Dalam kunjungannya ke Humbang Hasundutan, Sumatera Utara, Gibran menyebut hilirisasi kemenyan punya masa depan secerah nikel. “Bahan-bahan seperti kemenyan ini digunakan oleh merek-merek besar, seperti Louis Vuitton dan Gucci,” katanya. Menurutnya, sudah waktunya Indonesia tidak hanya mengekspor getah kemenyan dalam bentuk mentah, tapi juga mengolahnya jadi produk siap jual: parfum, skincare, bahkan essential oil.

Pernyataan ini bisa jadi kabar baik buat petani kemenyan. Tapi buat para dukun, ini bisa jadi awal kiamat profesi.

Dari Benda Mistis ke Komoditi Mewah

Selama ini, kemenyan di mata masyarakat awam (dan media horor) sering dikaitkan dengan praktik supranatural. Dibakar saat ritual malam Jumat, pemanggilan arwah, atau pengusiran makhluk tak kasatmata. Ada stereotip: kalau mencium bau kemenyan, artinya ada yang tak beres.

Padahal, secara ilmiah, kemenyan—atau benzoin resin dari pohon Styrax benzoin—punya nilai ekonomi tinggi. Dipakai sebagai fixative dalam parfum mahal, juga dalam industri farmasi dan kosmetik. Globalnya, pasar benzoin bisa menyentuh angka miliaran dolar.
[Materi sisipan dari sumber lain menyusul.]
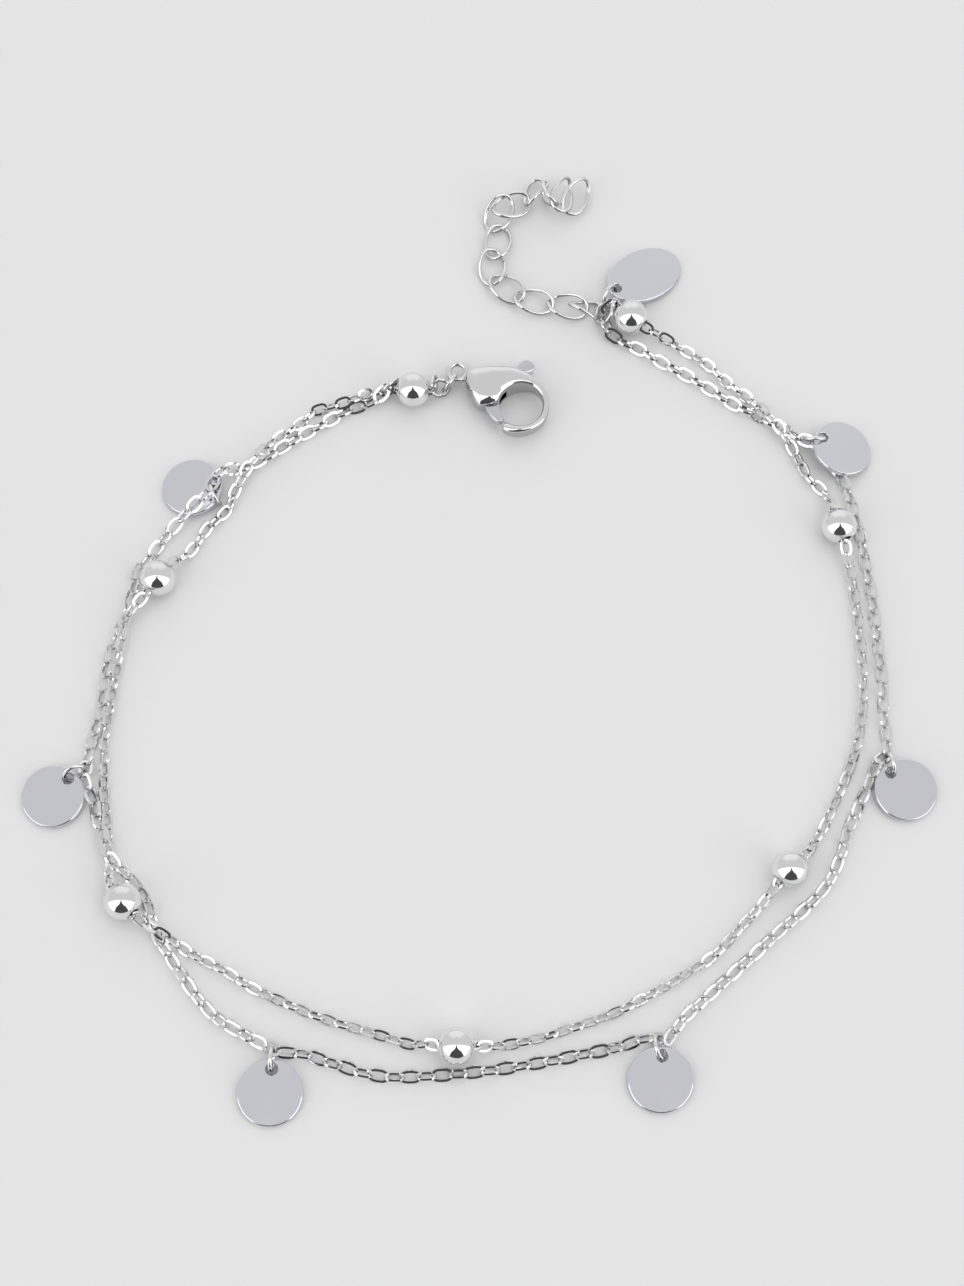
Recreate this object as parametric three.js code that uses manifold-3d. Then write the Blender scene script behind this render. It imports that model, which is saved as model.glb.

Masalahnya, kalau seluruh masyarakat sadar akan potensi ekonominya, lalu rame-rame ekspor dan produksi parfum lokal berbasis kemenyan, apa yang tersisa untuk para dukun?

Dukun di Persimpangan Nasib

Dalam dunia yang makin skeptis dan rasional, profesi dukun memang sudah lama dalam tekanan. Tapi kemenyan adalah salah satu “senjata” terakhir yang membuat mereka tetap punya panggung. Kalau kemenyan ikut pindah haluan jadi komoditas modern, bisa-bisa anak cucu nanti tak lagi kenal istilah “dukun kemenyan”.

Bayangkan: dalam lima tahun ke depan, kemenyan tak lagi dijual di pasar tradisional dalam bentuk bongkahan getah berasap, tapi dalam botol mewah berlabel “Spiritual Oud by Gibran x LV”. Dukun hanya bisa mengakses kemenyan dengan harga yang tiga kali lipat dari sebelumnya dan itu pun versi cair yang sudah diencerkan dengan alkohol.

Apakah ini artinya praktik mistik akan benar-benar tinggal legenda?

Ketika Mistis Bertemu Kapitalis

Fenomena ini sebenarnya bukan hal baru. Banyak hal yang dulunya mistis, akhirnya dikapitalisasi. Yoga, meditasi, bahkan dupa Bali, kini masuk etalase produk lifestyle dan wellness. Kemenyan hanya giliran berikutnya.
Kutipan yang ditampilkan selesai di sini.